Timothy is now out of government, but a new review of the national security implications of foreign ownership of major infrastructure and technology was launched in October. It is not aimed solely at China, but it risks having a cooling effect on investment in the future.
Earlier this year, Beijing’s ambassador in London, Liu Xiaoming, wrote an article in the Evening Standard — now edited by Osborne — deploring what he called “a confusing mixture of paranoia about so-called threats of Chinese investment to [the] U.K.’s national security, of exaggerations about China’s appetite to buy out Britain, and of talks about protection against investment from China.”
Security concerns aside, many doubt China — thousands of miles away with an economy that is fundamentally different from Europe’s — is a likely candidate to replace much of the trade the U.K. might lose with the EU after Brexit.
“It’s a good thing to look at doing a trade agreement with China in the long term. [But the U.K.] needs to build up some negotiating experience first” — Allie Renison, trade think tanker
Kerry Brown, professor of Chinese politics at Kings College London, describes ministers’ enthusiasm for the Belt and Road Initiative as “very metaphorical.”
“[Chinese money in the U.K.] is still a tiny amount of investment — if it were to go up a hundred times, it still would not replace the EU or the U.S.,” he said. “The second issue is the lack of experience of Chinese investors.

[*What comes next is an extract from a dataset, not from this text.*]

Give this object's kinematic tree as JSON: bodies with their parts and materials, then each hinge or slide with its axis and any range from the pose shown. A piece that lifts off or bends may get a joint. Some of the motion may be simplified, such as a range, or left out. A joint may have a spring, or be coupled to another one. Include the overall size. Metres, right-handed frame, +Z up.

The Chinese don’t have a track record of investing abroad. They’re getting bits and pieces but they don’t really understand the U.K. They don’t have a huge fund of knowledge and human capital to add to it, and we don’t have the knowledge going the other way.”
Allie Renison, head of trade policy at the Institute of Directors think tank, said that a trade deal with China was a realisticambition — just not quite yet.
“It’s a good thing to look at doing a trade agreement with China in the long term,” she said. “[But the U.K.] needs to build up some negotiating experience first. We were all for it when the EU was doing it. We need to take our time and deal with countries who are probably more like-minded before we go for the heavy-hitters.”